Despite having raised the renminbi’s share of its trade settlements from zero in 2010 to 25 percent in 2015 and making it the second most popular currency in the world for trade finance (ahead of the euro), China faces an uphill battle in winning global share for its currency. In June 2018, according to SWIFT, the payment facilitation service, the renminbi’s share of global payments reached 1.81 percent compared with 39.35 percent for the dollar.
China needs to gain a bigger advantage over the US in global exports for the renminbi to become competitive against the dollar. According to a paper  published this year by Harvard University’s Gita Gopinath and Jeremy Stein, “if the gap between Chinese and US shares in world exports widens far enough, we could eventually get to a point where a renminbi-dominant equilibrium becomes inevitable. At this point, the dollar’s share in global trade and finance could potentially decline quite sharply.”

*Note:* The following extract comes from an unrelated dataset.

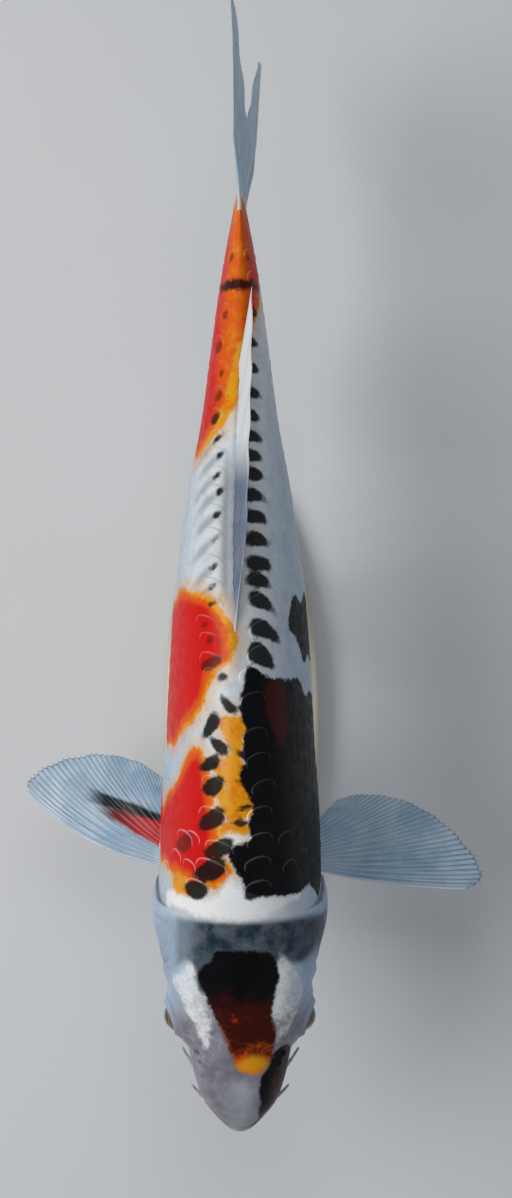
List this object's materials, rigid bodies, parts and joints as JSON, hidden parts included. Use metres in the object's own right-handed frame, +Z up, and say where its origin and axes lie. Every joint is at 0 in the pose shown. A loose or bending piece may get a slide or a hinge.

If the anti-dollar mavericks shifted to the renminbi for trade, they could help bring that moment closer. But Bershidsky warns, “Unfortunately for them, such a shift carries short-term risks they can ill afford to shoulder.”
He explains, “This year, the Shanghai International Energy Exchange launched renminbi-denominated oil futures. While daily trading volume has increased six fold since the March launch, the contracts turned out to be not for the faint-hearted, in part because of the renminbi’s exchange rate swings and in part because of their design disadvantages compared with global dollar-denominated benchmarks such as Brent and WTI futures. Putting one’s eggs in the Chinese basket can be costlier than still using the dollar for most trade.”
For now, it appears the Trump Administration can act with impunity, imposing sanctions right and left. “Even China’s enormous pull isn’t enough to get the anti-dollar bunch where it wants to be — in a world where the US is powerless to punish them economically,” Bershidsky concludes.